For more than six months I worked closely with a client on the acquisition of a mid-market business. Like most deals, it was a roller coaster ride with gut-wrenching twists and turns throughout the process. Although the initially agreed upon purchase price did not change from the LOI, the details of the deal were altered many times before closing the transaction.
(Read more in So You Received a Letter of Intent, Now What?)
These obstacles in the deal process took a toll on all involved; the aging vendor, the ambitious buyer, the lawyers and the bankers providing financing for the transaction. Even I was exhausted at the end of it all. I have seen these ups and downs many times before, so even when others thought the deal was dead, I knew it wasn't — it had issues, but not insurmountable ones. That didn't stop me from thinking that there has to be a better way to smoothly navigate all the potential landmines that come with selling a business.
After reflecting on how the transaction finally played out, I came to the conclusion that there is no way to map out all of the steps needed to close an M&A deal. Every deal has its own unique challenges that need to be addressed. Plus, emotions and personalities play a huge role, and they aren't something you can predict or plan for at all. That said, I have noticed three consistent principles that are always present when a deal closes successfully.
#1 Build Trust
In this deal I helped broker. Both sides wanted to negotiate a hard but fair deal and, ultimately, each party trusted the other. I believe this trust was built on the fact that we never tried to grind down the purchase price after it was agreed to in the LOI. We preformed a sufficient amount of due diligence prior to our offer and my client and I were comfortable with the enterprise value that was offered for the business. The structure of the deal changed slightly to mitigate risk areas found during the diligence process, but, overall, the price of the deal did not.
There are many instances of buyers using a bait-and-switch tactic where a high offer is made to gain exclusivity, only to be reduced when issues are uncovered in due diligence. My guess is that the success rate of such deals is low. These tactics damage trust. Lack of trust also significantly increases time to close, not to mention cost, thanks to the added documentation required in the purchase and sale agreement so that no issue is left to interpretation.

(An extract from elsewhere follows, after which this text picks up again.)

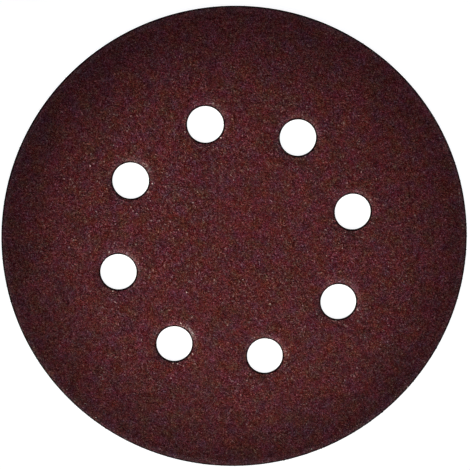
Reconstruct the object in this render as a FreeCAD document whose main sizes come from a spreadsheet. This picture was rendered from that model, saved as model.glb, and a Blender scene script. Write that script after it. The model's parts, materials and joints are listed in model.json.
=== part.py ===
"""Hook and loop sanding disc with a ring of dust holes.

The disc is a laminate, bonded face to face and then die cut in one stroke:

    loop_fabric          knitted fabric with a brushed loop pile, underneath; the pad's hooks grip it
    paper_backing        heavy paper in the middle, which carries the abrasive
    resin_grain_coat     aluminium oxide grain bedded in resin, on top

Frame, in millimetres: the disc lies flat on its loop side, with +Z up out of the abrasive.
The origin is the centre of the loop face, and the first dust hole lies on +X.

The die presses the abrasive down where it cuts, so the coat rolls over at the rim of the disc
and at the mouth of each hole. Each roll is a circular arc that leaves the face at a tangent.
"""

import FreeCAD
import Part
import math
import os
import Sketcher

SIZES = [
    ("disc_diameter", 125.0, "outer diameter of the disc"),
    ("hole_circle_diameter", 65.0, "circle that the centres of the dust holes lie on"),
    ("hole_diameter", 10.0, "diameter of a dust hole"),
    ("hole_count", 8, "dust holes, evenly spaced"),
    ("loop_thickness", 0.70, "loop fabric, from its ground to the tips of its pile"),
    ("paper_thickness", 0.30, "backing paper with its glue"),
    ("coat_thickness", 0.35, "resin with the grain bedded in it"),
    ("roll_width", 1.30, "width of the band beside a cut edge that has rolled over"),
    ("roll_depth", 0.10, "how far the face has dropped at the cut edge"),
]

PAPER_BOTTOM = "sizes.loop_thickness"
COAT_BOTTOM = "sizes.loop_thickness + sizes.paper_thickness"
HOLE_CENTRE = "sizes.hole_circle_diameter / 2"

doc = FreeCAD.newDocument("sanding_disc")


def make_sheet():
    """The spreadsheet of driving dimensions: a row holds the name, the number and the meaning."""
    table = doc.addObject("Spreadsheet::Sheet", "sizes")
    for row, (alias, number, meaning) in enumerate(SIZES, start=1):
        table.set(f"A{row}", alias)
        table.set(f"B{row}", str(number))
        table.set(f"C{row}", meaning)
        table.setAlias(f"B{row}", alias)
    doc.recompute()
    return table


sheet = make_sheet()


def size(alias):
    """The number that the sheet holds under that name."""
    return float(sheet.get(alias))


def make_body(label):
    body = doc.addObject("PartDesign::Body", label)
    body.Label = label
    return body


def origin_feature(body, role):
    """One of the body's own origin planes or axes, such as XY_Plane."""
    return next(feature for feature in body.Origin.OriginFeatures if feature.Role == role)


def make_sketch(body, name, plane, offset):
    """A sketch on an origin plane of the body, moved by the expressions that offset names."""
    sketch = body.newObject("Sketcher::SketchObject", name)
    sketch.AttachmentSupport = (origin_feature(body, plane), [""])
    sketch.MapMode = "FlatFace"
    for direction, expression in offset.items():
        sketch.setExpression(f"AttachmentOffset.Base.{direction}", expression)
    return sketch


def dimension(sketch, kind, *where, bound_to):
    """A dimension between the named points of the sketch, which follows the sheet."""
    number = sketch.addConstraint(Sketcher.Constraint(kind, *where))
    sketch.setExpression(f"Constraints[{number}]", bound_to)


def circle_sketch(body, name, diameter, offset):
    """A circle round the sketch's own origin, parallel to the face of the disc."""
    sketch = make_sketch(body, name, "XY_Plane", offset)
    circle = Part.Circle(FreeCAD.Vector(0, 0, 0), FreeCAD.Vector(0, 0, 1), size(diameter) / 2)
    edge = sketch.addGeometry(circle, False)
    sketch.addConstraint(Sketcher.Constraint("Coincident", edge, 3, -1, 1))
    dimension(sketch, "Diameter", edge, size(diameter), bound_to=f"sizes.{diameter}")
    return sketch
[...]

I encouraged my client to build a relationship directly with the seller. Many times throughout the course of the sales process, the buyer and seller met for a beer without any advisors by their side. Their families even gathered for a dinner to see if this was the right fit. Now I know this won't be the right approach for every deal, but liking the person on the other side of the negotiating table is an important part of getting the deal done.
At the end of the day, my simple advice for all my clients is: If you don't trust the other side, don't do the deal.
Good communication is another key to closing a deal, so it's important to identify the potential "deal killing" issues and tackle them head on. Every deal has two or three areas that are hot-button issues for the vendor and the purchaser. If you want to close the deal, find out what these issues are early in the process.
My strategy around discovering these deal breakers is simple: Ask. Also, be sure to divulge the issues that could stop a deal from your client's perspective to the other party in the transaction. When the deal-killing issues came up, I assembled all the decision-makers in a room to figure out a solution. From my experience, deals tend to go sideways when it's only advisors (lawyers, investment bankers, business brokers, etc.) talking to advisors. In these cases, communication can become a game of telephone, and wires can quickly get crossed.
In my opinion, the role of the M&A professional is to provide advice and guidance on negotiating the transaction. When an impasse arises, the advisor should mind his or her own deal-making experience to determine what is fair or unfair and then communicate that to their clients. Of course, whether or not to accept the advisor's advice is ultimately the responsibility of the individuals writing and receiving the check.
#3 Negotiating Risk Transfer
Negotiation should not be about winning, but about getting a result that you want (i.e. selling or buying a business for a reasonable price) while taking on a tolerable amount of risk. Deals that close successfully have buyers and sellers who recognize that both sides of the transaction must accept a certain amount of risk.
Buyers must be willing to accept standard business risk. Clients could leave, a competitor could eat your lunch and employees could walk out the door. That's the joy of being a business owner. If you are looking for a perfect business without these risks, feel free to keep looking. I highly doubt you'll find it.
Sellers, on the other hand, need to realize that just because they're exiting the business does not absolve them from all risks and liabilities associated with that business going forward. They are being paid a large sum of money for handing off a business that can generate a certain level of future cash flow. As business owners, they must recognize that mechanisms like vendor financing, earnouts and reps and warranties are reasonable requests from a buyer to mitigate the risk of future cash flows being different than what was represented.
A Word to Advisors
The odds of successfully closing M&A deals are daunting, to say the least. I have found that focusing on these three core tenets helps improve those odds. That said, it's often a roller coaster ride for everyone involved, even at the best of times. If you know that going in — and if M&A professionals educate their clients about what to expect — it might go just a little bit more smoothly.